Only the lines holding the string "this" are needed. Copy each one.

-- Start --

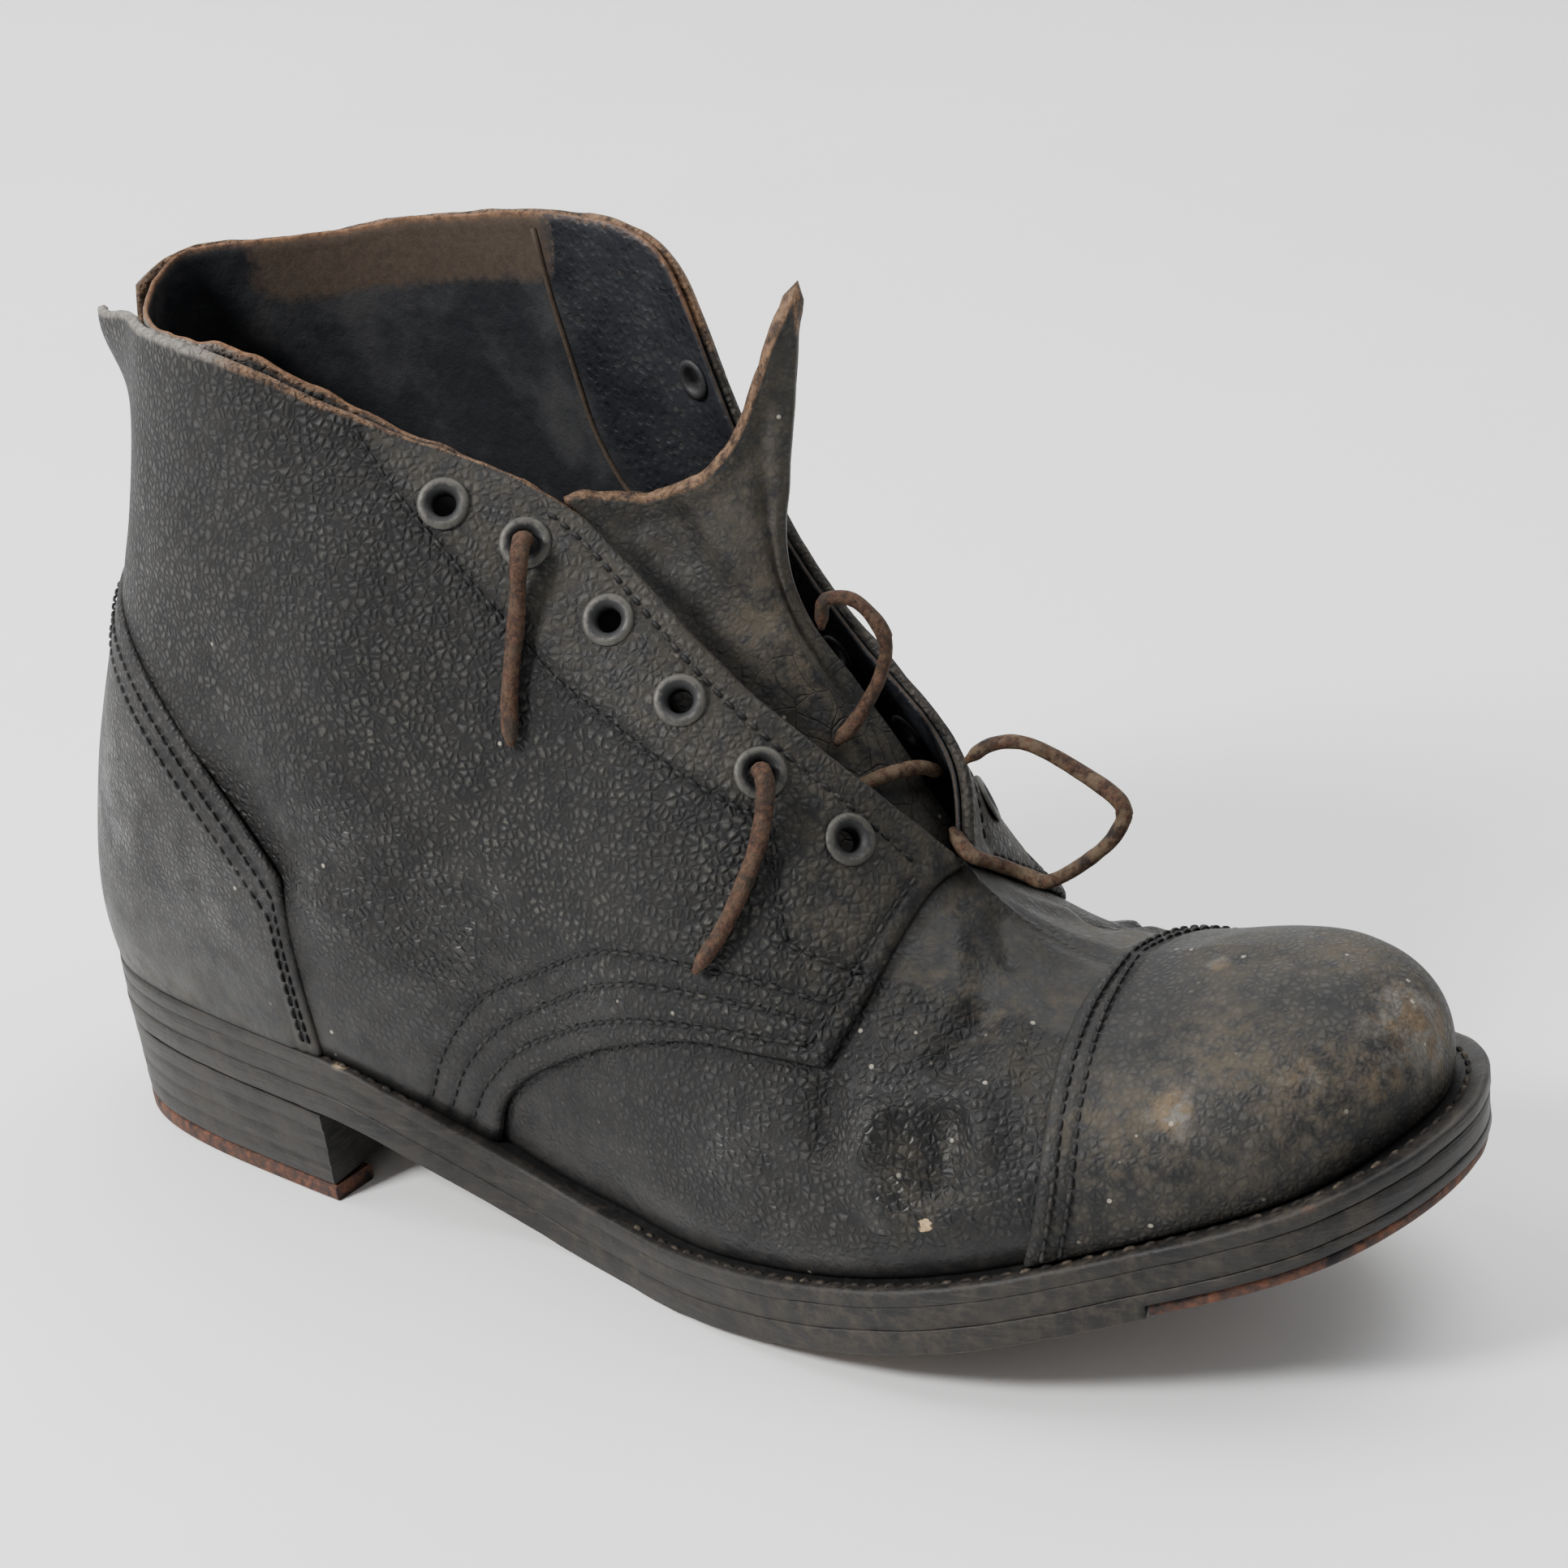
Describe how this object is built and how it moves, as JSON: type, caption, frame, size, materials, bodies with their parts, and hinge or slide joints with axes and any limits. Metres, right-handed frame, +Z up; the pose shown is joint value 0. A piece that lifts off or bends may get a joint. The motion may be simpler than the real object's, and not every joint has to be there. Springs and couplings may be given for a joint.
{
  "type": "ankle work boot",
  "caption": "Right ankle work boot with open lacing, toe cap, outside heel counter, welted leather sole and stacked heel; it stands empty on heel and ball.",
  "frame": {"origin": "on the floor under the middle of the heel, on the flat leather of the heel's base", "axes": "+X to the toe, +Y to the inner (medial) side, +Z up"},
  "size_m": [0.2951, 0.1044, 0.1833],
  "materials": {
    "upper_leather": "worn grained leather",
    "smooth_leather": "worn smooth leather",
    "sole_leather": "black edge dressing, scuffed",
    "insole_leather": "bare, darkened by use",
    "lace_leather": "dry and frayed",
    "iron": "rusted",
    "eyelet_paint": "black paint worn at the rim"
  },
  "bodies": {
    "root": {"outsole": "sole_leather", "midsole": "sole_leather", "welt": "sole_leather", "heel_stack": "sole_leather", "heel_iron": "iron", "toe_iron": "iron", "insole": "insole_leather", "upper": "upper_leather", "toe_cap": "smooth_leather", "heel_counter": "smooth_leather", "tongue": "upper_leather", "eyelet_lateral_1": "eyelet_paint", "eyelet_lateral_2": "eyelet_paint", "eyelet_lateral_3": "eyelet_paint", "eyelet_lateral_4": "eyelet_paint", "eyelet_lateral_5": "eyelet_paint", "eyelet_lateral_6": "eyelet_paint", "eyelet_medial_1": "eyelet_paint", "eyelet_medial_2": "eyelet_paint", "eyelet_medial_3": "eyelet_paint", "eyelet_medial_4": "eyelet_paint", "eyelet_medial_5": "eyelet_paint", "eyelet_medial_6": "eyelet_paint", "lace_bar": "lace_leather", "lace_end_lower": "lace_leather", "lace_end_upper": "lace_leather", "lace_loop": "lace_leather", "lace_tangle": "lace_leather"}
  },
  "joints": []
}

-- End --
-- Start --

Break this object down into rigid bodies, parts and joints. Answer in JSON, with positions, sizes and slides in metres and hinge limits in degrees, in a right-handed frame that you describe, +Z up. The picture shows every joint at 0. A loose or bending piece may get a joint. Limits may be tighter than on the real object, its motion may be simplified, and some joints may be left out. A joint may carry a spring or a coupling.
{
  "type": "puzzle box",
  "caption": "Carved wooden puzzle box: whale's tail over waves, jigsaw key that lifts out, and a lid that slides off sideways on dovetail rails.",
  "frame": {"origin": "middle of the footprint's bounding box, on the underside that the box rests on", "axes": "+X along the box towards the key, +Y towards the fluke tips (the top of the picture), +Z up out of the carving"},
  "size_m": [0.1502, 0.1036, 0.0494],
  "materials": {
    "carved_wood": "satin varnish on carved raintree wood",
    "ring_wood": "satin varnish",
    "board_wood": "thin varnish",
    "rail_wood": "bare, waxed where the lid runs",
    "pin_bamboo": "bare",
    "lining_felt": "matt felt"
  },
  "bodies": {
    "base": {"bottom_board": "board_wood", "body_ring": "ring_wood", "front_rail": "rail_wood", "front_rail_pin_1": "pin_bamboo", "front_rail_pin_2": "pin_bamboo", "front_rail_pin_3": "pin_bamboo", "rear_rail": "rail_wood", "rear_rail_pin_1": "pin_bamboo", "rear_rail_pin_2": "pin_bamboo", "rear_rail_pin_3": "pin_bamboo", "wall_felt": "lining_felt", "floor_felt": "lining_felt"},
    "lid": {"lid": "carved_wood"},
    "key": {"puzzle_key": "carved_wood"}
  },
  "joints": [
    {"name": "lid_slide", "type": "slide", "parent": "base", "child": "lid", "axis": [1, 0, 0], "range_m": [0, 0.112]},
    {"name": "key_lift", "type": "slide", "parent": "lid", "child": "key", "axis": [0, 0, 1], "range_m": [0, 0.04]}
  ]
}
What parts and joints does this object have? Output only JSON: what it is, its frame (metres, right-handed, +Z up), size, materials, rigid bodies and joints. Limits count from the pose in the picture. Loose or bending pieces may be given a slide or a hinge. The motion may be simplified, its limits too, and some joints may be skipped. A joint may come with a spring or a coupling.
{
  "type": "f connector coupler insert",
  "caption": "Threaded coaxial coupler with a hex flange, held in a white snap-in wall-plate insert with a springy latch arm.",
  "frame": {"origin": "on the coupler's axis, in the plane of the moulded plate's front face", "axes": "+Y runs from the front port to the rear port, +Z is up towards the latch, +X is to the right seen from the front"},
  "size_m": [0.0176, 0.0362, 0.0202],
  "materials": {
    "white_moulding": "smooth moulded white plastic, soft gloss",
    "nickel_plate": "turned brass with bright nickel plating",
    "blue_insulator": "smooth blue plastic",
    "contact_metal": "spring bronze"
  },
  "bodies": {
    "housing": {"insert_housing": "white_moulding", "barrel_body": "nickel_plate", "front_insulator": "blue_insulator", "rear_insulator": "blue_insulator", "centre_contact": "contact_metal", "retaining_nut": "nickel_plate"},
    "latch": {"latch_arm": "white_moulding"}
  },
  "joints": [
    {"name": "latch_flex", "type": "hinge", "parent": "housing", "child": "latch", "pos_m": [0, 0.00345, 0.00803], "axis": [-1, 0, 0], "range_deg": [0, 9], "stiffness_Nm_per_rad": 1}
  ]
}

-- End --
-- Start --

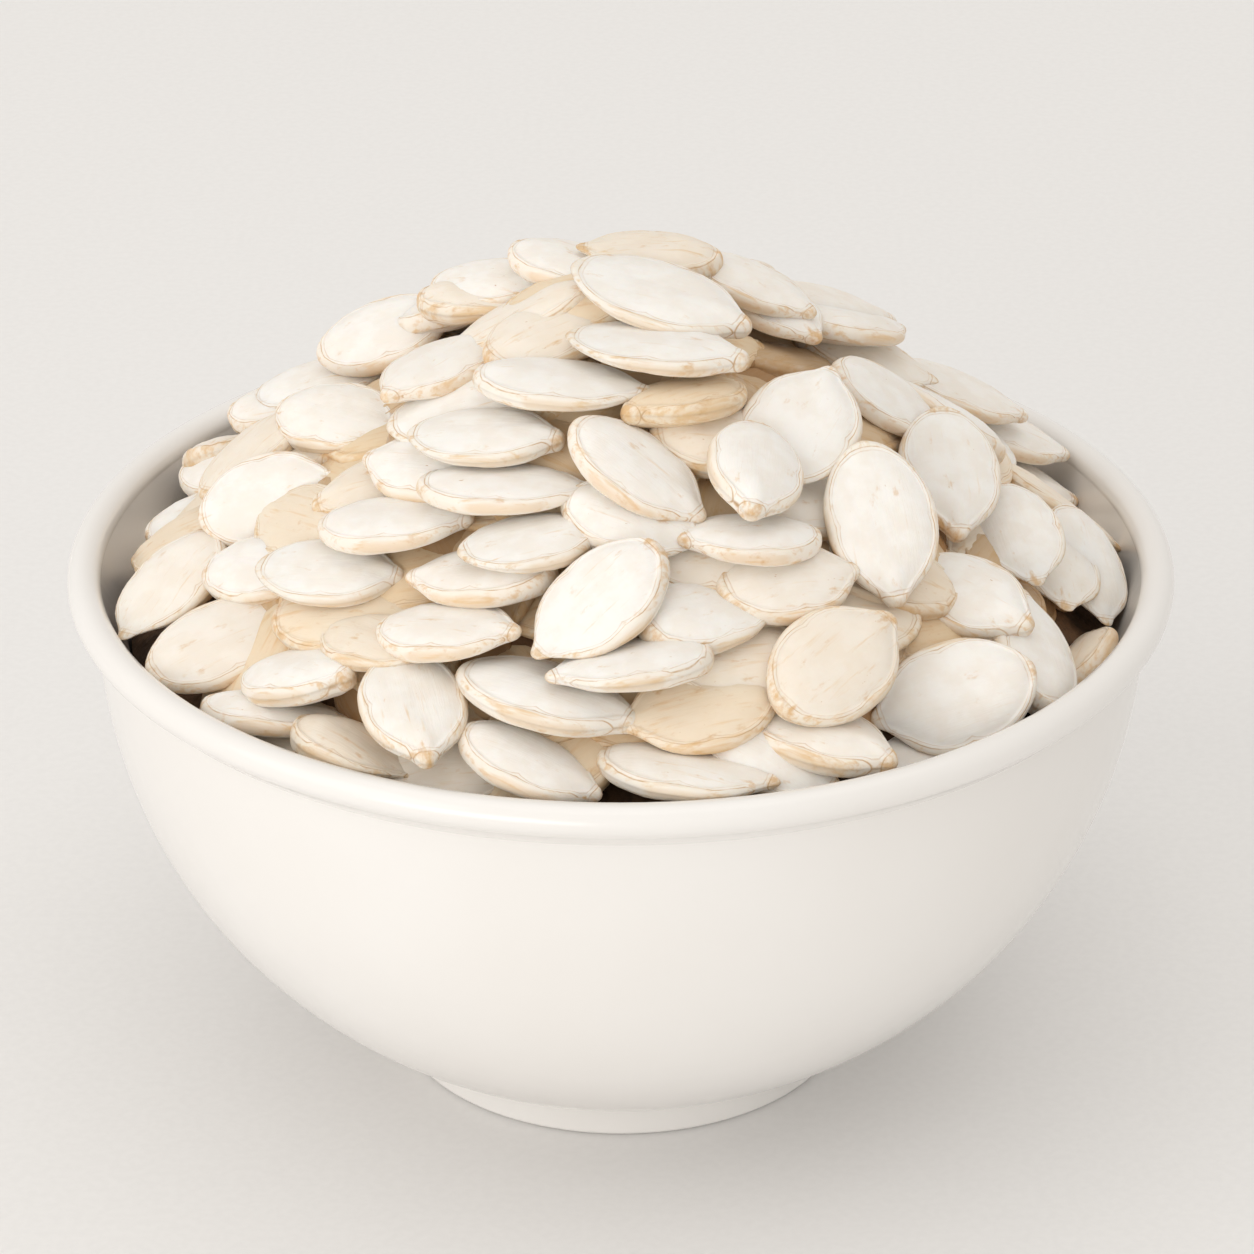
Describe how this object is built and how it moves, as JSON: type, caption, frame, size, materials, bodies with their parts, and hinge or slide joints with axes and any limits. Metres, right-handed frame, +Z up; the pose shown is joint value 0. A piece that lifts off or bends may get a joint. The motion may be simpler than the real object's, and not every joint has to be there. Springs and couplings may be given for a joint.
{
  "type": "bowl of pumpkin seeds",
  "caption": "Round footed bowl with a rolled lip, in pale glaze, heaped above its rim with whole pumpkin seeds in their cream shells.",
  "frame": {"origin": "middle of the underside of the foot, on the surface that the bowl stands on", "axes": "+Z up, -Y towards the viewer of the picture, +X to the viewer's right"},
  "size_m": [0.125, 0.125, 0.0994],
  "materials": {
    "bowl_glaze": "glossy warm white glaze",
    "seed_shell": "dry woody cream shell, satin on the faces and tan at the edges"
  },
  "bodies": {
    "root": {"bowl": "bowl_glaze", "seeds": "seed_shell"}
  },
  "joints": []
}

-- End --

▶ [Expected answer]:
Describe how this object is built and how it moves, as JSON: type, caption, frame, size, materials, bodies with their parts, and hinge or slide joints with axes and any limits. Metres, right-handed frame, +Z up; the pose shown is joint value 0. A piece that lifts off or bends may get a joint. The motion may be simpler than the real object's, and not every joint has to be there. Springs and couplings may be given for a joint.
Break this object down into rigid bodies, parts and joints. Answer in JSON, with positions, sizes and slides in metres and hinge limits in degrees, in a right-handed frame that you describe, +Z up. The picture shows every joint at 0. A loose or bending piece may get a joint. Limits may be tighter than on the real object, its motion may be simplified, and some joints may be left out. A joint may carry a spring or a coupling.
What parts and joints does this object have? Output only JSON: what it is, its frame (metres, right-handed, +Z up), size, materials, rigid bodies and joints. Limits count from the pose in the picture. Loose or bending pieces may be given a slide or a hinge. The motion may be simplified, its limits too, and some joints may be skipped. A joint may come with a spring or a coupling.
Describe how this object is built and how it moves, as JSON: type, caption, frame, size, materials, bodies with their parts, and hinge or slide joints with axes and any limits. Metres, right-handed frame, +Z up; the pose shown is joint value 0. A piece that lifts off or bends may get a joint. The motion may be simpler than the real object's, and not every joint has to be there. Springs and couplings may be given for a joint.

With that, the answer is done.